The hotly anticipated second season of Girls, which returns to HBO on Sunday, builds on the strengths of its stellar first season and captures the quicksilver magic of Dunham at her best, with the first four episodes supplying a mighty kick to the heart.
ADVERTISEMENT
[Warning: Minor spoilers ahead!] Yes, the girls and guys of Girls are back, though their relationships, tested by events at the tail end of Season 1, remain tantalizingly fractured: Hannah is no longer with Adam (Adam Driver), her quirky, conflicted, body-conscious boyfriend, though she is caring for him while he recuperates from his car accident. Immobilized and dependent upon Hannah for everything except sex, their dynamic is a pale reflection of the sparks they kicked off last year. Hannah, meanwhile, is involved with a black Republican played by Community’s Donald Glover, and their sexual chemistry manifests itself in a playful, easy way. His inclusion here seems calculated to dispel the charges of racism leveled against the show, depicting a Brooklyn that is less lily white than the canvas shown in Season 1. But I’m glad to see that Dunham doesn’t make Glover’s Sandy a stereotype: he’s sweet but conservative, easygoing but also as rigid in his political thinking as Hannah is.

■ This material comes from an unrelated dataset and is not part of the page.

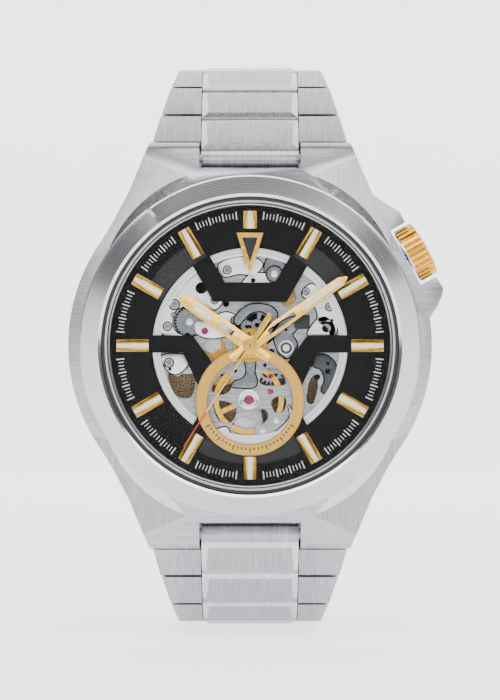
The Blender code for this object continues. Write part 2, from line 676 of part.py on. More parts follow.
def bracelet_frame(pivot, lean, sign):
    """X across, Y along the bracelet away from the case, Z out from the wrist."""
    a = math.radians(lean)
    along = Vector((0.0, math.sin(a), sign * math.cos(a)))
    out = Vector((0.0, -math.cos(a), sign * math.sin(a)))
    turn = Matrix((along.cross(out), along, out)).transposed().to_4x4()
    return Matrix.Translation((0.0, -pivot[1] * MM, sign * pivot[0] * MM)) @ turn


def slab(name, profile, low, high):
    """A bracelet profile of (along, out) points, drawn out across the bracelet from low to high."""
    obj = plate(name, [profile], low, high)
    obj.data.transform(Matrix(((0, 0, 1, 0), (1, 0, 0, 0), (0, 1, 0, 0), (0, 0, 0, 1))))
    return obj


def outer_profile(start_radius, pitch, end_radius=LINK_HALF_THICKNESS):
    t = LINK_HALF_THICKNESS
    lean = math.asin(t / start_radius)
    points = arc(start_radius, lean, -lean, 6)
    return list(reversed(points + arc(end_radius, -math.pi / 2, math.pi / 2, 8, (pitch, 0.0))))


def centre_profile(pitch):
    t = LINK_HALF_THICKNESS
    hollow = t + LINK_GAP
    lean = math.asin(t / hollow)
    points = arc(t, math.pi / 2, math.pi * 1.5, 8)
    points += arc(hollow, math.pi + lean, math.pi - lean, 6, (pitch, 0.0))
    points += [(pitch - 1.2, t + LINK_RAISED), (0.6, t + LINK_RAISED)]
    return points


def link(name, index, sign):
    """One link: a raised centre bar set half a pitch ahead of its two outer bars."""
    first = index == 0
    start_radius = LUG_KNUCKLE + 0.2 if first else LINK_HALF_THICKNESS + LINK_GAP
    wide = BRACELET_HALF_WIDTHS[min(index, len(BRACELET_HALF_WIDTHS) - 1)]
    narrow = BRACELET_HALF_WIDTHS[min(index + 1, len(BRACELET_HALF_WIDTHS) - 1)]
    inner_edge = CENTRE_HALF_WIDTH + 0.12
    frame = bracelet_frame(PIVOTS[index], LINK_LEANS[index], sign)
    solid = slab(name, centre_profile(LINK_PITCH), -CENTRE_HALF_WIDTH, CENTRE_HALF_WIDTH)
    others = []
    for side in (1, -1):
        low, high = sorted((side * inner_edge, side * wide))
        bar = slab(name + "_outer", outer_profile(start_radius, LINK_PITCH), low, high)
        for vertex in bar.data.vertices:
            if abs(vertex.co.x) > (inner_edge + 0.5) * MM:
                share = min(max(vertex.co.y / (LINK_PITCH * MM), 0.0), 1.0)
                vertex.co.x = side * (wide + (narrow - wide) * share) * MM
        others.append(bar)
    low, high = start_radius + 0.15, LINK_PITCH - LINK_HALF_THICKNESS - LINK_GAP - 0.15
    half_web = CENTRE_HALF_WIDTH + 0.5
    others.append(block(name + "_web", (-half_web, low, -1.1), (half_web, high, 1.1)))
    solid = joined(solid, *others)
    if first:
        hole = rod("bar_hole", SPRING_BAR_RADIUS + 0.1, -8, 8)
        hole.data.transform(Matrix(((0, 0, 1, 0), (1, 0, 0, 0), (0, 1, 0, 0), (0, 0, 0, 1))))
        solid = cut(solid, hole)
    if sign > 0 and index == LINKS_ON_12_SIDE - 1:
        # the last link hooks over the clasp's tongue from outside, so it can lift away from it
        reach = LINK_PITCH - LINK_HALF_THICKNESS - LINK_GAP - 0.1
        release = block(name + "_release", (-CENTRE_HALF_WIDTH - 0.06, reach, -2), (CENTRE_HALF_WIDTH + 0.06, 7, 0))
        solid = cut(solid, release)
    solid.matrix_world = frame
    return finish(solid, "steel")


def bracelet():
    for sign, count, side in ((1, LINKS_ON_12_SIDE, "12"), (-1, LINKS_ON_6_SIDE, "6")):
        for index in range(count):
            link(f"link_{side}_{index + 1}", index, sign)
        bar = across(rod(f"spring_bar_{side}", SPRING_BAR_RADIUS, -9.6, 9.6), LUG_PIN_UP, LUG_PIN_HEIGHT, sign)
        finish(bar, "spring_steel")


# --------------------------------------------------------------------------- clasp


def clasp_arc():
    """The circle through the two last pivots: its centre as (back, up), radius, and the two end angles."""
    a = (-PIVOTS[LINKS_ON_6_SIDE][1], -PIVOTS[LINKS_ON_6_SIDE][0])
    b = (-PIVOTS[LINKS_ON_12_SIDE][1], PIVOTS[LINKS_ON_12_SIDE][0])
    chord = math.dist(a, b)
    radius = (chord**2 / 4 + CLASP_RISE**2) / (2 * CLASP_RISE)
    along = ((b[0] - a[0]) / chord, (b[1] - a[1]) / chord)
    out = (along[1], -along[0])
    middle = ((a[0] + b[0]) / 2, (a[1] + b[1]) / 2)
    centre = (middle[0] - out[0] * (radius - CLASP_RISE), middle[1] - out[1] * (radius - CLASP_RISE))
    return centre, radius, heading(centre, a), heading(centre, b)


def clasp():
    """Three curved plates folded on each other. Outlines are in the (back, up) plane, drawn across."""
    centre, radius, start, end = clasp_arc()
    cover_low, cover_high = radius + 0.55, radius + 1.5
    middle_low, middle_high = radius - 0.35, radius + 0.45
    inner_low, inner_high = radius - 1.25, radius - 0.45
    knuckle = LINK_HALF_THICKNESS
    clear = (knuckle + LINK_GAP) / radius

    def layer(name, low, high, first, last, half_width, count=12):
        outline = arc(high, first, last, count, centre) + arc(low, last, first, count, centre)
        obj = plate(name, [outline], -half_width, half_width)
        obj.matrix_world = Matrix(((0, 0, 1, 0), (1, 0, 0, 0), (0, 1, 0, 0), (0, 0, 0, 1)))
        return obj

    def tongue(name, angle, half_width):
        obj = plate(name, [circle(knuckle, polar(radius, angle, centre), 16)], -half_width, half_width)
        obj.matrix_world = Matrix(((0, 0, 1, 0), (1, 0, 0, 0), (0, 1, 0, 0), (0, 0, 0, 1)))
        return obj

    hinge_in, hinge_out = start + 6.0 / radius, end - 4.6 / radius
    inner = layer("clasp_inner_blade", inner_low, inner_high, start, hinge_out, BLADE_HALF_WIDTH)
    inner = joined(inner, tongue("inner_tongue", start, CENTRE_HALF_WIDTH))
    finish(inner, "steel")

    middle = layer("clasp_middle_blade", middle_low, middle_high, hinge_in, hinge_out, BLADE_HALF_WIDTH)
    finish(middle, "steel")

    cover = layer("clasp_cover", cover_low, cover_high, hinge_in, end - clear, CLASP_HALF_WIDTH)
    walls = []
    for side in (1, -1):
        wall = layer("wall", inner_low, cover_low + 0.3, hinge_in, end - clear - 0.2 / radius, 0.55)
        wall.matrix_world = Matrix.Translation((side * (CLASP_HALF_WIDTH - 0.6) * MM, 0, 0)) @ wall.matrix_world
        walls.append(wall)
    end_block = layer("end_block", radius - 1.0, cover_high - 0.1, end - 3.4 / radius, end - 0.6 / radius,
                      CENTRE_HALF_WIDTH - 0.02, 5)
    cover = joined(cover, *walls, end_block, tongue("cover_tongue", end, CENTRE_HALF_WIDTH))
    cover = cut(cover, *[button(f"pocket_{side}", side, 0.12) for side in (1, -1)])
    finish(cover, "steel")
    for name, side in (("push_button_right", 1), ("push_button_left", -1)):
        finish(button(name, side, 0.0), "polished_steel")


def button(name, side, extra):
    """A push button in the cover's side wall, half way along. Extra is the clearance of its pocket."""
    centre, radius, start, end = clasp_arc()
    middle = (start + end) / 2
    long, tall = 1.6 + extra, 0.45 + extra
    point = polar(radius - 0.35, middle, centre)
    low, high = (7.2, 10.6) if extra else (8.25, 9.75)
    shape = block(name, (-tall, -long, low), (tall, long, high))
    out, up = math.cos(middle), math.sin(middle)
    turn = Matrix(((0, 0, side, 0), (out, -up * side, 0, 0), (up, out * side, 0, 0), (0, 0, 0, 1)))
    shape.matrix_world = Matrix.Translation((0.0, point[0] * MM, point[1] * MM)) @ turn
    return shape


case_middle()
case_rings()
case_back()
dial()
hands()
movement_frame()
going_train()
escapement()
motion_work()
winding()
rotor()
bracelet()
clasp()
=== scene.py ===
import math

import bmesh
import bpy
from mathutils import Matrix, Vector


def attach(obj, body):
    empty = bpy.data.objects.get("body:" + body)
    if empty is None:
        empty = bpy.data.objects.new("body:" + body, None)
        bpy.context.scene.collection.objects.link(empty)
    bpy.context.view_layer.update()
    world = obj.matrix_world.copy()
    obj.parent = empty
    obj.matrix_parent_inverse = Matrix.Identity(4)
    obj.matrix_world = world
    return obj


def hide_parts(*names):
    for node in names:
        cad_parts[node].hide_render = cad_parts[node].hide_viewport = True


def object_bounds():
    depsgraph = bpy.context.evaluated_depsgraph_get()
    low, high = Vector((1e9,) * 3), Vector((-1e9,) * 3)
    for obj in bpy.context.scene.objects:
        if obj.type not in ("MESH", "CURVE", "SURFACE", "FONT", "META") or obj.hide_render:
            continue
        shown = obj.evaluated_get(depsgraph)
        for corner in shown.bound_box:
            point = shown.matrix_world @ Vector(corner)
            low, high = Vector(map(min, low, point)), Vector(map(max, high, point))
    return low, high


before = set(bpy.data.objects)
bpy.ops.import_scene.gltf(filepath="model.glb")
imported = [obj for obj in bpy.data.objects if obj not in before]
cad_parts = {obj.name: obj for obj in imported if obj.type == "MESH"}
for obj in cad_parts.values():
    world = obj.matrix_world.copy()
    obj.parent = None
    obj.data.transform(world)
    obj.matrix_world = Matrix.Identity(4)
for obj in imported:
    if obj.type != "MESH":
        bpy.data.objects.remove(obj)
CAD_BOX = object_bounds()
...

Elsewhere, Jessa (Jemima Kirke) plays at being a wife, her marriage to the stuffy Thomas-John (Chris O’Dowd) yet another impulsive move from a woman who thrives on being unpredictable. But puppies and wild sex can’t stop reality from slipping into the crevices of their unrealistic relationship. Shoshanna (Zosia Mamet) adapts to life post-virginity, as her relationship with Ray (Alex Karpovsky) is tenderly painted as a series of tentative first experiences. Hannah’s prim best friend struggles with a loss of both her identity and her job, the first of many unpleasant wake-up calls for the seemingly perfect Marnie (Allison Williams), whose ex-boyfriend Charlie (Christopher Abbott) is now dating a tiny hipster with a penchant for headbands.

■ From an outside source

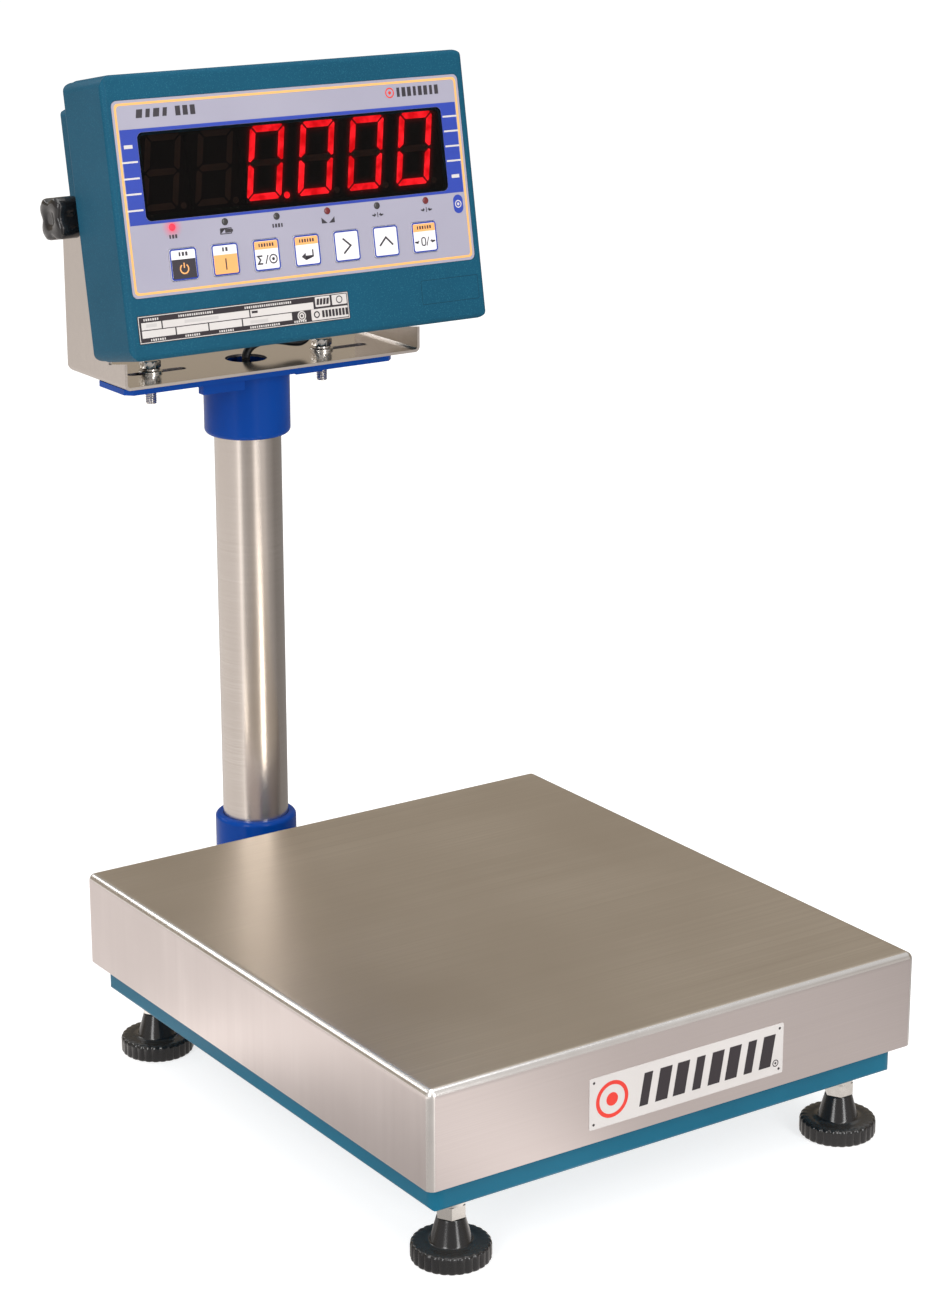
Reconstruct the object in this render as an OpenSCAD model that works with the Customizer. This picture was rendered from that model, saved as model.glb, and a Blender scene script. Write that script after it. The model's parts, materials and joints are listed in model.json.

An early scene between Marnie and her mother—played by the perfectly cast Rita Wilson—recalls the pilot-episode confrontation between Hannah and her parents over her employment situation, but is in fact the first of many depressing conversations about how super-smart Marnie should find a “pretty person” job to tide her over. That she does—as a short-shorts-clad club hostess, no less—is a gloomy reminder of just how much this group is failing to live up to its potential, while a later art-world encounter—trapped within a cacophonic video installation—and a brutal betrayal reveal just how out of touch Marnie is with herself and the world around her, not to mention with Hannah as well.

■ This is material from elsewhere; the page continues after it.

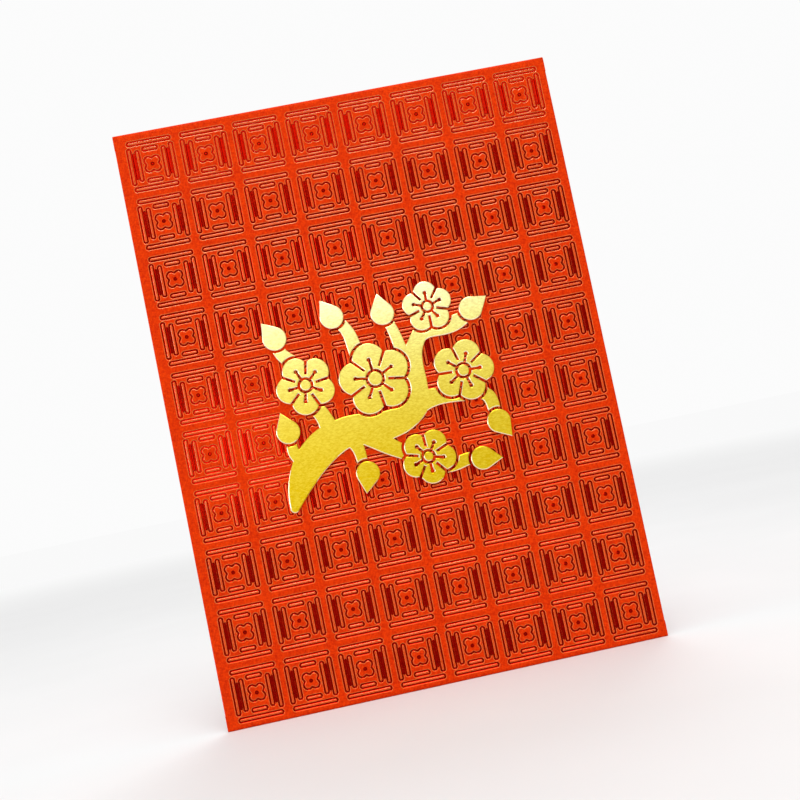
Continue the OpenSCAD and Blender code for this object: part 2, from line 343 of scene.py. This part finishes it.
# %% [markdown]
# The lattice fills the front but for narrow margins, in columns and rows of tiles with bare
# strips between them, and that gives the size of a tile. All its bars are equally wide.
# The flower in a tile has four round petals that meet in the middle. Seen from there, their
# rim is as far away as the cosine of the angle to the nearest petal's axis says, so a
# circle's points only have to slide out or in along their own directions.

# %% One tile
PACKET_W, PACKET_H = 85, 115
MARGIN_LEFT, MARGIN_RIGHT, MARGIN_TOP, MARGIN_BOTTOM = 2, 1.5, 1, 1.75
COLUMNS, ROWS = 8, 10
STRIP_W, STRIP_H = 1.13, 1.24
TILE_W = (PACKET_W - MARGIN_LEFT - MARGIN_RIGHT - (COLUMNS - 1) * STRIP_W) / COLUMNS
TILE_H = (PACKET_H - MARGIN_TOP - MARGIN_BOTTOM - (ROWS - 1) * STRIP_H) / ROWS
PITCH_W, PITCH_H = TILE_W + STRIP_W, TILE_H + STRIP_H
BAR_W, PETAL_D, HEART_D = 1.12, 2, 0.8
RAILS = [(0.444 * TILE_H, 0.95 * TILE_W), (0.308 * TILE_H, 0.36 * TILE_W)]
POSTS = [(0.438 * TILE_W, 0.735 * TILE_H), (0.275 * TILE_W, 0.63 * TILE_H)]


def flower_plate(bench, grow):
    points = bmesh.ops.create_circle(bench, cap_ends=True, segments=24, radius=1)["verts"]
    for point in points:
        turn = math.atan2(point.co.y, point.co.x) % math.radians(90)
        point.co *= PETAL_D * math.cos(turn - math.radians(45)) + grow
    return points[0].link_faces[0]


def pressed_tile():
    bench = bmesh.new()
    wide = 2 * LIP_W
    plates = [flower_plate(bench, LIP_W)]
    for side in (-1, 1):
        for y, length in RAILS:
            plates.append(round_bar(bench, (0, side * y), length + wide, BAR_W + wide))
        for x, length in POSTS:
            plates.append(
                round_bar(bench, (side * x, 0), length + wide, BAR_W + wide, upright=True))
    for plate in plates:
        press(bench, plate)
    return bench


tile = pressed_tile()
foil_faces = sum(face.material_index == FOIL for face in tile.faces)
print("one tile has", len(tile.faces), "faces,", foil_faces, "of them foil")

# %% [markdown]
# The tile is stamped 80 times, in 8 columns and 10 rows, from the top left corner inwards. The
# CAD says where that corner is, and how far forward the card's face lies.

# %% Eighty tiles
FIRST_X = MM * cad_box[0].x + MARGIN_LEFT + TILE_W / 2
FIRST_Y = MM * front_high.z - MARGIN_TOP - TILE_H / 2
FRONT = -MM * front_low.y


def repeat(bench, lift):
    pattern = bench.verts[:] + bench.edges[:] + bench.faces[:]
    for column in range(COLUMNS):
        for row in range(ROWS):
            copy = bmesh.ops.duplicate(bench, geom=pattern)["geom"]
            points = [part for part in copy if isinstance(part, bmesh.types.BMVert)]
            place = (FIRST_X + column * PITCH_W, FIRST_Y - row * PITCH_H, lift)
            bmesh.ops.translate(bench, vec=place, verts=points)
    first = [part for part in pattern if isinstance(part, bmesh.types.BMVert)]
    bmesh.ops.delete(bench, geom=first, context="VERTS")


# %% [markdown]
# The foil is the same rings without the card between them, lifted by a hair and given a
# thickness. Between the posts the die leaves no card at all, so a ridge of foil fills the
# gap there, and a drop of foil is the flower's heart.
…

It’s the unexpectedly rich dynamic between Hannah and her gay ex-boyfriend Elijah (Andrew Rannells, now on NBC’s The New Normal) that make these early episodes crackle with electricity. Their seemingly easy rapport, designed by necessity to fill the void left by Hannah and Marnie’s falling-out, results in some of the show’s very best sequences, such as when Hannah decides to try cocaine for the first time—as part of an assignment for a vapid website editor whose idea of daring is telling people to be outside the box—and Elijah joins her on a coke-fueled cruise through the demimonde of Brooklyn nightlife, only to confront painful truths along the way. One of many highlights this season, Hannah and Elijah’s scenes are both playful and tinged with venom.
Those contradictions fuel the second season of Girls, which manages to be both salty and sweet, a perfect blend of disparate flavors. There’s a sense of aching hurt beneath the surface of the characters, as each grapples with emotional wounds, some imagined and some real. The petty squabbles, minor betrayals, and cutting comments reveal an immaturity to the characters that is realistically ugly yet compelling.
However, there is also a lyrical tenderness to some of the scenes within Girls that is beautiful to behold. An understated but resonant sequence between Jessa and Hannah in the season’s fourth episode, set in the bathtub of Hannah’s apartment, is as much a testament to the healing power of friendship as it is one of the best uses of Oasis’s 1995 hit song “Wonderwall.” And although Noel Gallagher’s song is purportedly about an imaginary friend who comes along to save you from yourself, in Girls, these friends feel, deeply and comfortingly, very real.